Cover enlisted in the US Army on 1 August 1917, and was sent to Kelly Field in San Antonio for pilot training. He was initially assigned to the 50th Aero Squadron, but was transferred to the 110th Aero Squadron later that same month. Cover was sent to the Military School of Aeronautics at UC Berkeley in November 1917. He was commissioned as a Lieutenant in June 1918, and was assigned to Brooks Field as an instructor. In 1923, Cover was stationed at Langley Field in Virginia.

In 1929, Cover was flying for the Army Reserves in Honolulu, Hawaii. He was approached by Stanley Kennedy Sr. to be the Operations Manager and first employee for his start-up airline Inter-Island Airways (re-named Hawaiian Airlines in 1941). Kennedy was impressed by his background as an Army test pilot and his history of aero-engineering work.
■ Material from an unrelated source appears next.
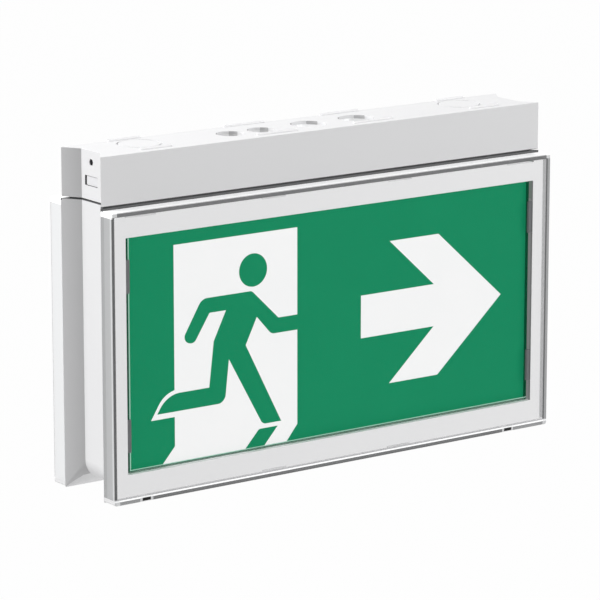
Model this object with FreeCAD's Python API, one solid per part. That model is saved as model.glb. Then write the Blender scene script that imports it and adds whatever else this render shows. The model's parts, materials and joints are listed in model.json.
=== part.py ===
"""Double-sided emergency exit light for a ceiling.

Millimetres, +Z up, X along the sign, Y through it. The front legend faces -Y. The origin is the
centre of the middle cable entry, in the plane of the housing's top face.

A waisted mounting housing goes on the ceiling. The sign unit plugs into it from below and is held
by a sprung latch at each end. It has the same waisted section on its sides and bottom, a light
guide in the middle, and on each side a border frame, a legend and a clear cover.
"""
import FreeCAD, Part
import math
import os

from FreeCAD import Vector

os.makedirs("parts", exist_ok=True)

# ---------------------------------------------------------------- driving dimensions (mm)
# Overall section
RIM_WIDTH = 346.0              # flare edge of the sign body, also the covers' outside width
HOUSING_SETBACK = 0.5          # housing's wide faces inside the rim, at each end
FLARE_RUN = 8.0                # end face of the waist inside the rim, at each end
HOUSING_DEPTH = 45.0           # along Y, front face to rear face
HOUSING_HEIGHT = 31.0          # top face to lower edge
NECK_DEPTH = 22.0              # width of the flat end face along Y
HOUSING_WALL = 2.2
HOUSING_TOP = 2.5              # thickness of the ceiling side

# Sign unit
RIM_BOTTOM = 218.0             # top face to the lowest edge of the flare
SEAM = 1.0                     # shadow gap between housing and sign unit
NECK_FLOOR_RISE = 6.0          # the waist's floor above the flare's lowest edge
NECK_CORNER = 13.0             # radius of the waist's lower corners
RIM_CORNER = 1.0
SMALLEST_CORNER = 0.4
BODY_WALL = 2.2
SPIGOT_HEIGHT = 5.0            # locating rim that stands up inside the housing
SPIGOT_WALL = 1.8

# Covers
COVER_HEIGHT = 184.6
COVER_DEPTH = 12.7             # front face to the open edge
COVER_PLATE = 3.2
COVER_WALL = 3.4
COVER_EDGE = 1.2               # rounding of the outer corners
COVER_TRAVEL_ROOM = 0.3        # gap between the open edge and the flare
COVER_FLOOR_ROOM = 0.4         # the flare stands this much lower than the cover
RELEASE_SLOT_INSET = 28.5      # slot's centre from the cover's end
RELEASE_SLOT_WIDTH = 7.0
RELEASE_SLOT_DEPTH = 4.5
SNAP_X = 50.0
SNAP_WIDTH = 18.0
SNAP_RISE = 0.9
CORNER_SNAP_INSET = 23.0
CORNER_SNAP_WIDTH = 22.0

# Border frames
FRAME_FACE = 2.4
FRAME_SKIRT = 2.0
FRAME_LEDGE = 2.0              # thickness of the ledge that the legend sits on
FRAME_LEDGE_WIDTH = 5.0
FRAME_INNER_WALL = 1.6
FRAME_PEG_INSET = 41.0         # outer pegs from the ends of the window
FRAME_PEG_RADIUS = 2.0
FLANGE_OVERLAP = 2.0           # flange opening past the legend window

# Legends
WINDOW_INSET = 12.0            # end of the window inside the rim
WINDOW_HEIGHT = 150.0
WINDOW_CENTRE = 125.0          # below the top face
LEGEND_SIDE_GAP = 2.0          # open gap between plate and window at each end
LEGEND_SILL_GAP = 0.5          # the same above and below
LEGEND_PLATE = 3.0
PRINT = 0.25
OPAL_SHEET = 2.45
CLIP_Z = 50.5
CLIP_HEIGHT = 21.0
CLIP_NOSE = 1.4                # clip's reach over the plate
CLIP_THICKNESS = 1.3

# Pictogram, for a sign 150 mm high
PICTOGRAM_MODULE = 1.0
DOOR_FROM_EDGE = 36.2
TIP_FROM_EDGE = 20.4

# Light source
GUIDE_THICKNESS = 6.0
GUIDE_TOP_GAP = 1.6            # between LED faces and guide
GUIDE_END_ROOM = 1.0
GUIDE_CORNER = 1.0             # radius of the guide's upper corners
RAIL_THICKNESS = 2.0
RAIL_REACH = 7.0
LED_BOARD_INSET = 15.0         # strip's end inside the neck's end face
LED_BOARD_WIDTH = 12.0
BOARD = 1.6
LED_COUNT = 24
LED_SIZE = 3.0
LED_HEIGHT = 0.8

# Top face of the housing
RIB_FRONT_INSET = 7.5          # front row from the front face
RIB_REAR_INSET = 0.8           # rear row from the rear face
RIB_WIDTH = 1.2
RIB_HEIGHT = 1.2
RIB_ROW_SHIFT = 2.5            # the rows' middle, to the right of the sign's middle
RIB_INNER_X = 38.0             # from the rows' middle
RIB_INNER_LENGTH = 31.0
RIB_OUTER_INSET = 43.5         # from the rim's end
RIB_OUTER_LENGTH = 23.4
KNOCKOUT_INSET = 46.5          # centre from the rim's end
KNOCKOUT_Y = 4.5
KNOCKOUT_RADIUS = 14.2
KNOCKOUT_GROOVE = 0.8
ENTRY_SMALL_X = (-61.0, -37.0)
ENTRY_SMALL_RADIUS = 9.0
ENTRY_COLLAR_WALL = 2.0
ENTRY_COLLAR_LENGTH = 4.5
ENTRY_LARGE_X = (0.0, 38.0)
ENTRY_LARGE_RADIUS = 11.75

# Cable anchors
ANCHOR_OFFSET = 2.6            # bar centre beside the entry's centre
ANCHOR_WIDTH = 3.8
ANCHOR_THICKNESS = 3.0
ANCHOR_BOSS_Y = 15.4
ANCHOR_BOSS_RADIUS = 3.1
ANCHOR_BOSS_HEIGHT = 3.5
SMALL_SCREW_RADIUS = 1.25
SMALL_HEAD_RADIUS = 2.3
SMALL_HEAD_HEIGHT = 1.4
SLOT_SHARE = 0.4               # driver slot's width as a share of a head's radius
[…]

One of Cover's initial tasks was to fly Inter-Island Airways' first airplane, a Bellanca Pacemaker, from Delaware to San Francisco where it was shipped to Hawaii. Cover and Kennedy hired Navy pilot Charles Elliott as Chief Pilot. Cover, Kennedy, and Elliott, all being WWI veterans, decided on Armistice Day to be the inaugural scheduled airline flight between the Hawaiian Islands. On 11 November 1929, Elliott and Cover flew Inter-Island Airways' Sikorsky S-38 amphibious seaplanes in formation from Honolulu to Maui, then on to Hilo, introducing air travel to the residents and visitors of Hawaii.

Major Cover left the Army and Inter-Island Airways in 1930 to become a test pilot for the Douglas Aircraft Company in Santa Monica, California. He soon became the Chief Test Pilot and Vice President of Sales, and eventually Senior Vice President and general manager of Douglas Aircraft.

In 1931, a TWA Fokker F-10 tri-motor airplane had a fatal crash killing Notre Dame University football coach Knute Rockne. The cause of the crash was failure of the wooden wing spar. TWA's Jack Frye lead the campaign for aircraft manufacturers to develop rugged airliners using metal construction. Douglas Aircraft responded to this request with the DC-1.

On 1 July 1933, Cover flew the first test flight of the DC-1. Shortly after take-off both engines quit; Cover pushed the nose over and the engines re-started. Cover safely managed to get the airplane back on the ground after a short 12-minute flight, to find the carburetors had been installed backwards.

After TWA gained experience with the DC-1, they created a list of improvements for the airliner resulting in the creation of the DC-2. On 11 May 1934, Cover flew the first test flight of the DC-2. The DC-2 was a commercial success, selling 198 aircraft.